Again, though, this is the movie we have. And within it, there is still much to like. The makeup isn’t what Pierce wanted, but it looks pretty great, and it’s a very unique design. The transformation sequences are rudimentary, but very superbly executed. Better, indeed, than what we see in The Wolf Man, though Frankenstein Meets the Wolf Man can’t be beat. The cast is good, even when the characters are lacking. There are striking images here, and seeds of the rich mythology that would soon blossom. This is the first movie about the werewolf’s relationship with the moon, the first movie about a humanoid bipedal wolfman, and the first movie to explore the connection between love and violence in lycanthropic context.
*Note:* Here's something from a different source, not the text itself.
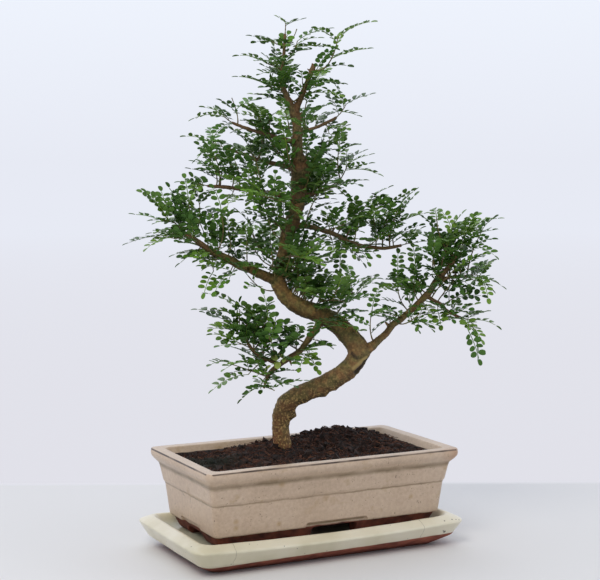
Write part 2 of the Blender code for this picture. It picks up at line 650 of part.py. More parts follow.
def leaf_form(stem, tip, droop, tilt, pairs, grow=0.0):
    """A feathered leaf on its stem: one thin arched blade, cut to the rib between leaflets."""
    length = (tip - stem[-1]).length
    last = 1.0 - END_LEAFLET_SHARE
    pitch = (last - PETIOLE_SHARE) / pairs
    width = min(LEAF_HALF_WIDTH, length * 0.24) + grow
    stalk = PETIOLE_HALF_WIDTH + grow * 0.5
    # The blade is listed as stations along the rib: share of its length, half width, on the rib.
    rows = [(0.12 if grow else 0.0, stalk, True), (PETIOLE_SHARE, stalk, True)]
    for index in range(pairs):
        reach = width * LEAFLET_REACH[index + (len(LEAFLET_REACH) - pairs) // 2]
        begin = PETIOLE_SHARE + pitch * index
        rows.append((begin + pitch * 0.22, reach * 0.94, False))
        rows.append((begin + pitch * 0.86, reach, False))
        rows.append((begin + pitch, stalk, True))
    rows.append((last + END_LEAFLET_SHARE * 0.4, width * 0.42, False))
    rows.append((1.0, 0.0, False))
    sections = []
    for (spot, sideways, up), (_, reach, on_rib) in zip(
        arched_rib(stem[-1], tip, droop, [row[0] for row in rows]), rows
    ):
        turned = sideways * math.cos(tilt) + up * math.sin(tilt)
        normal = up * math.cos(tilt) - sideways * math.sin(tilt)
        raised = spot if on_rib else spot + normal * reach * LEAFLET_RAISE
        sections.append((raised, turned, normal, reach, (LEAF_THICKNESS + grow) / 2))
    kinds = [row[2] for row in rows]
    if not grow:
        foot = stem_sections(stem, sections[0][1])
        sections = foot + sections
        kinds = [True] * len(foot) + kinds
    count = 2 * len(sections) - 1
    upper, lower = [], []
    for spot, turned, normal, reach, half in sections[:-1]:
        for layer, offset in ((upper, half), (lower, -half)):
            layer.append(spot - turned * reach + normal * offset)
            layer.append(spot + turned * reach + normal * offset)
    end, _, normal, _, half = sections[-1]
    upper.append(end + normal * half)
    lower.append(end - normal * half)
    on_rib = [index for index, kind in enumerate(kinds) if kind]
    top = []
    for near, far in zip(on_rib, on_rib[1:]):
        left, right, far_left, far_right = 2 * near, 2 * near + 1, 2 * far, 2 * far + 1
        top += [(left, right, far_right), (left, far_right, far_left)]
        if far - near == 3:
            top += [(left, far_left, left + 4), (left, left + 4, left + 2)]
            top += [(right, right + 2, right + 4), (right, right + 4, far_right)]
    left, right, point = 2 * on_rib[-1], 2 * on_rib[-1] + 1, count - 1
    top += [(left, right, right + 2), (left, right + 2, left + 2), (left + 2, right + 2, point)]
    rim = list(range(1, count - 1, 2)) + [point] + list(range(count - 3, -1, -2))
    faces = top + [(a + count, c + count, b + count) for a, b, c in top]
    for near, far in zip(rim, rim[1:] + rim[:1]):
        faces += [(near, near + count, far + count), (near, far + count, far)]
    return upper + lower, faces


def tree_of(points, faces):
    return BVHTree.FromPolygons(points, faces)


def clear_of(candidate, others):
    return not any(candidate.overlap(other) for other in others)


def twig_path(start, heading, end, sag=0.0):
    span = (end - start).length
    control = start + heading * span * 0.45 + Vector((0, 0, span * 0.08 - sag))
    return bow(start, control, end, TWIG_STEPS)


def tapered(points, grow=0.0):
    """A twig's points with their radii, grown everywhere but at its seat."""
    return [
        (point, 1.42 * twig_radius((points[-1] - point).length) + grow * min(1, index))
        for index, point in enumerate(points)
    ]


def twig_radius(to_end):
    """Half the thickness of a twig at a distance from the foot of its leaf."""
    return TWIG_TIP_RADIUS + TWIG_TAPER * to_end


def seat(wood_tree, name, share, towards):
    """The place on the bark where a shoot is seated, and the way out from it."""
    spot, ahead, radius = branch_point(name, share)
    if share >= 1.0:
        probe = spot + ahead * 4
    else:
        outward = towards - spot
        outward = (outward - ahead * outward.dot(ahead)).normalized()
        probe = spot + outward * (radius + 4)
    place, normal, _, _ = wood_tree.find_nearest(probe)
    return place + normal * CLEARANCE, normal


def lay_twig(rng, start, heading, tip, obstacles):
    """A twig towards a leaf's tip, bent clear of what is there already."""
    reach = tip - start
    leaf = min(LEAF_LENGTH, reach.length * 0.7)
    for attempt in range(LEAF_TRIES):
        shift = attempt * 0.6
        nudge = Vector([rng.uniform(-shift, shift) for _ in range(3)])
        end = tip - reach.normalized() * leaf + nudge + Vector((0, 0, 0.12 * leaf))
        path = twig_path(start, heading, end)
        probe = tube(tapered(path, 0.5), TWIG_SIDES)
        if clear_of(tree_of(*probe), obstacles):
            return path
    return None


def seated_twig(rng, wood_tree, branch, share, tip, obstacles):
    """The main twig of a shoot, its seat moved along the branch where it has no clear way."""
    for shift in SEAT_SHIFTS if share < 1.0 else (0.0,):
        start, heading = seat(wood_tree, branch, share + shift, tip)
        path = lay_twig(rng, start, heading, tip, obstacles)
        if path:
            return path
    raise ValueError("no clear way for a twig on " + branch)


def lay_leaf(rng, stem, tip, pairs, obstacles):
    """A leaf from its stem to its tip, turned until it is clear; None where it never is."""
    for attempt in range(LEAF_TRIES):
        shift = attempt * 0.5
        end = tip + Vector([rng.uniform(-shift, shift) for _ in range(3)])
        end.z = min(end.z, TOP_OF_TREE)
        droop = math.radians(rng.uniform(22, 58))
        tilt = math.radians(rng.uniform(-18, 18))
        probe = leaf_form(stem, end, droop, tilt, pairs, grow=LEAF_MARGIN)
        if clear_of(tree_of(*probe), obstacles):
            return stem, end, droop, tilt, pairs
    return None


def shoots(trunk):
    """The leafy shoots, each one body seated on the bark, none crossing another."""
    green = material("leaf_green", (0.03, 0.12, 0.03), 0.4)
    vertices = [v.co / MM for v in trunk.data.vertices]
    wood_tree = tree_of(vertices, [tuple(p.vertices) for p in trunk.data.polygons])
    rng = random.Random(11)
    obstacles = [wood_tree]
    twigs = {}
    for name, (branch, share, tips) in SHOOTS.items():
        tips = [to_world(*tip) for tip in tips]
        path = seated_twig(rng, wood_tree, branch, share, tips[0], obstacles)
        twigs[name] = [path]
        own = [tree_of(*tube(tapered(path, 0.4), TWIG_SIDES))]
        for tip in tips[1:]:
            nearest = min(range(1, len(path)), key=lambda i: (path[i] - tip).length)
            root = path[max(1, nearest - 1)]
            side = None
            if (tip - root).length > LEAF_LENGTH * 1.25:
                side = lay_twig(rng, root, (tip - root).normalized(), tip, obstacles)
            if side:
                own.append(tree_of(*tube(tapered(side[1:], 0.4), TWIG_SIDES)))
            twigs[name].append(side or [root])
        obstacles += own
    made = []
    missing = []
    for name, (branch, share, tips) in SHOOTS.items():
        leaves = []
        for index, (stem, tip) in enumerate(zip(twigs[name], tips)):
            pairs = SIDE_LEAF_PAIRS if index else END_LEAF_PAIRS
            found = lay_leaf(rng, stem, to_world(*tip), pairs, obstacles)
            if found is None:
                missing.append((name, tip))
                continue
            obstacles.append(tree_of(*leaf_form(*found, grow=0.4)))
            leaves.append(make_object(name, *leaf_form(*found), green))
        if len(leaves) > 1:
            combine(leaves[0], leaves[1:], "UNION", "MANIFOLD")
        made.append(leaves[0])
    print("shoots", len(made), "leaves without room", missing)
    return made


def main():
    for old in list(bpy.data.objects):
        bpy.data.objects.remove(old)
    saucer()
    pot()
    soil()
    trunk = wood()
    shoots(trunk)


main()
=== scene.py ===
import math
import random

import bpy
from mathutils import Matrix, Vector, kdtree, noise


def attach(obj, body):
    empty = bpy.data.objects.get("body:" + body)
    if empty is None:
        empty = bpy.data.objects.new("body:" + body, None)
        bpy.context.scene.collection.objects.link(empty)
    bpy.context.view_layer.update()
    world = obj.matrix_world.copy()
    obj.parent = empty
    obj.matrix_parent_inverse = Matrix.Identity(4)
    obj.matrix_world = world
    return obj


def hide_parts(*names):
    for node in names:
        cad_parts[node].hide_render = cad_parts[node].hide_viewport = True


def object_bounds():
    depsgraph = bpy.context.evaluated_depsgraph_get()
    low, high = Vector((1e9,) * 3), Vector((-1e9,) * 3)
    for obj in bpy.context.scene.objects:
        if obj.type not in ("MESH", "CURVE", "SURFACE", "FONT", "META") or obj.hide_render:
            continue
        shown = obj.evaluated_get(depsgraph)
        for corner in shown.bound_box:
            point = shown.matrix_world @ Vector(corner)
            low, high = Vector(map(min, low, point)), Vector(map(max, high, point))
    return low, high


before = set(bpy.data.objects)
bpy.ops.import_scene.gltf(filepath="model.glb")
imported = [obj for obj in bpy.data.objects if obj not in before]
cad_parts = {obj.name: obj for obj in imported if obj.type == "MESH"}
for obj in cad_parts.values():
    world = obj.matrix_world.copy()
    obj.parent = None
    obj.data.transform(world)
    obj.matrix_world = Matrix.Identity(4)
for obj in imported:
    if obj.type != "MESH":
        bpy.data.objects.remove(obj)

cadBox = [list(corner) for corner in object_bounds()]
mm = 0.001
treeTurn = math.radians(26.5)  # from the pot's long side to the tree's best side
treeFoot = Vector((-20.0, 6.0, 4.5))  # the tree's own heights are measured from here


def deselectAll():
    if bpy.context.object and bpy.context.object.mode != "OBJECT":
        bpy.ops.object.mode_set(mode="OBJECT")
    bpy.ops.object.select_all(action="DESELECT")


def makeActive(piece):
    deselectAll()
    piece.select_set(True)
    bpy.context.view_layer.objects.active = piece


def applyModifier(piece, kind, **settings):
    makeActive(piece)
    modifier = piece.modifiers.new(kind.title(), kind)
    for key, value in settings.items():
        setattr(modifier, key, value)
    bpy.ops.object.modifier_apply(modifier=modifier.name)


def cutAway(piece, cutters):
    for cutter in cutters:
        applyModifier(piece, "BOOLEAN", object=cutter, operation="DIFFERENCE", solver="EXACT")
        bpy.data.objects.remove(cutter)


def boxCutter(low, high, rounding=0.0):
    deselectAll()
    bpy.ops.mesh.primitive_cube_add(size=1, location=[(a + b) / 2 * mm for a, b in zip(low, high)])
    cutter = bpy.context.object
    cutter.scale = [(b - a) * mm for a, b in zip(low, high)]
    bpy.ops.object.transform_apply(location=True, rotation=True, scale=True)
    if rounding:
        applyModifier(cutter, "BEVEL", width=rounding * mm, segments=4)
    return cutter


def paint(piece, name, rule):  # one value for each point of the mesh, from its place
    layer = piece.data.attributes.new(name, "FLOAT", "POINT")
    for index, vertex in enumerate(piece.data.vertices):
        layer.data[index].value = rule(vertex.co)


def pushOut(piece, rule):  # moves each point along its normal, by millimetres
    moves = [vertex.normal * rule(vertex.co / mm) * mm for vertex in piece.data.vertices]
    for vertex, move in zip(piece.data.vertices, moves):
        vertex.co += move
    piece.data.update()


def finishPiece(piece, materials, slotName, *nodes, angle=None):
    if angle:
        makeActive(piece)
        bpy.ops.object.shade_smooth_by_angle(angle=math.radians(angle))
    piece.data.materials.clear()
    for material in materials:
        piece.data.materials.append(material)
    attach(piece, "root")
    if nodes:
        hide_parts(*nodes)
    return piece


def barFaces(first, rings, sides):  # of a closed bar through rings of points
    faces = []
    for start in range(first, first + (rings - 1) * sides, sides):
        for side in range(sides):
            a, b = start + side, start + (side + 1) % sides
            faces.append((a, b, b + sides, a + sides))
    last = first + (rings - 1) * sides
    return faces + [tuple(reversed(range(first, first + sides))), tuple(range(last, last + sides))]


def makeMesh(name, points, faces):
    mesh = bpy.data.meshes.new(name)
    mesh.from_pydata(points, [], faces)
    mesh.update()
    piece = bpy.data.objects.new(name, mesh)
    bpy.context.scene.collection.objects.link(piece)
    return piece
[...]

The werewolf must kill what he loves, and as John Landis would articulate after internalizing all the Universal Wolf Man movies, a werewolf can only be killed by someone who really loves him. Or by some cop, in this case, but this is still a prototype.

So, it’s not the overlooked masterpiece I wish it was, but it is a crucial early step in werewolf cinema. Without this movie, we don’t get The Wolf Man, and without The Wolf Man, we don’t get literally every other werewolf movie ever made. Not a bad legacy, for an imperfect creature.